The squeeze pressuring spending makes it reasonable to assume retailers will see increasing, rather than decreasing, pressure in the coming quarter. Nevertheless, so far retailers like Costco who target higher-income households have held up better. As long as unemployment doesn't increase/spread to those households, that should remain true.

If so, then potential sales growth from new store openings, membership growth, and – eventually– an increase in member fees, make buying Costco's shares appealing.

Its shares are trading at 32 times next year’s earnings estimates. However, that’s on the lower side of its 5-year P/E range of 25 to 48. Additionally, the company’s expected to deliver 10% EPS growth next year, and it’s exceeded analysts' estimates in 10 of the past 12 quarters, so that's encouraging.

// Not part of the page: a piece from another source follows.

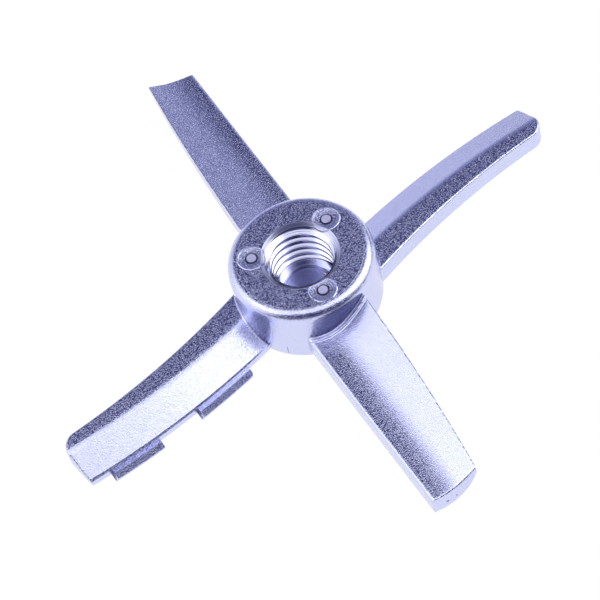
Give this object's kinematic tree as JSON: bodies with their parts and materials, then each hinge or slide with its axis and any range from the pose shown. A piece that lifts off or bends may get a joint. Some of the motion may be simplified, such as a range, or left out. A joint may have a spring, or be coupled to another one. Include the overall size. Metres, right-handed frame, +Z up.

Last Wednesday, Lang and Versace bought more Costco for AAP’s portfolio near $431. If they didn't have a full position, they’d buy even more.

On Friday, they wrote:

“If the current position size weren't as large as it is we would be using today's pullback to add even more following the quarterly results. With COST shares still well off their recent highs, and the business firing on all cylinders, we would suggest members that are underweighted the shares use Friday's pullback to square up their position sizes relative to the portfolio's. We continue to rate COST shares a One and our long-term price target remains $620.”

If you want to follow in their footsteps, consider spreading out your orders. Costco’s rallied sharply this week, and they’re entering resistance, so they could see some short-term profit-taking. Regardless, I consider this a best-in-breed retailer that long-term investors ought to be buying on sale this year.

  • Walmart and Target's customers are struggling, but Costco's shoppers continued flocking to its warehouses last quarter.
  • Gross margin fell, but profit benefited from high-margin memberships.
  • A fee increase for members is being delayed, but member growth can still benefit from growing consumer interest and new stores.